WHAT THIS TASK INVOLVES: Copy out every line exactly as given.

* * * * * * * * *

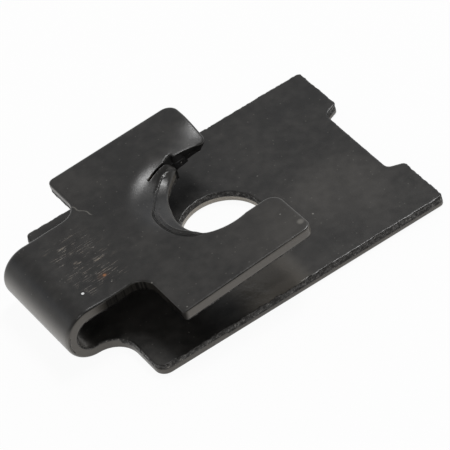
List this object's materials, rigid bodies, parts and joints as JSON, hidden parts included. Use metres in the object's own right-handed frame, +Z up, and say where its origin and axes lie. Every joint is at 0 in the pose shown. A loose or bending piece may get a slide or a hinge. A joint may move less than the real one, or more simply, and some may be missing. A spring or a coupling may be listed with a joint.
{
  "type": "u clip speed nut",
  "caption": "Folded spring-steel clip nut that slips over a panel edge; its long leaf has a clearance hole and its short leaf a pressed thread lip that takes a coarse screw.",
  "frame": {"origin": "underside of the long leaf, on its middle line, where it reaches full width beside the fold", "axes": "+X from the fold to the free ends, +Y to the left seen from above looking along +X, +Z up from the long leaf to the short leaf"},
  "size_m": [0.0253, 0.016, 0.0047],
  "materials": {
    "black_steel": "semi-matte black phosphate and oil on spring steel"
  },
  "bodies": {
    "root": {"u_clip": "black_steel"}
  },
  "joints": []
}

* * * * * * * * *

EXERCISE ANSWER:
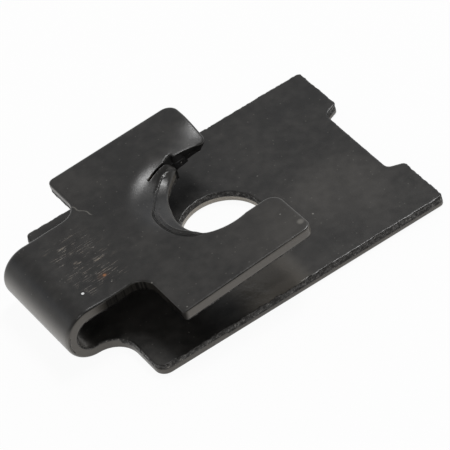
List this object's materials, rigid bodies, parts and joints as JSON, hidden parts included. Use metres in the object's own right-handed frame, +Z up, and say where its origin and axes lie. Every joint is at 0 in the pose shown. A loose or bending piece may get a slide or a hinge. A joint may move less than the real one, or more simply, and some may be missing. A spring or a coupling may be listed with a joint.
{
  "type": "u clip speed nut",
  "caption": "Folded spring-steel clip nut that slips over a panel edge; its long leaf has a clearance hole and its short leaf a pressed thread lip that takes a coarse screw.",
  "frame": {"origin": "underside of the long leaf, on its middle line, where it reaches full width beside the fold", "axes": "+X from the fold to the free ends, +Y to the left seen from above looking along +X, +Z up from the long leaf to the short leaf"},
  "size_m": [0.0253, 0.016, 0.0047],
  "materials": {
    "black_steel": "semi-matte black phosphate and oil on spring steel"
  },
  "bodies": {
    "root": {"u_clip": "black_steel"}
  },
  "joints": []
}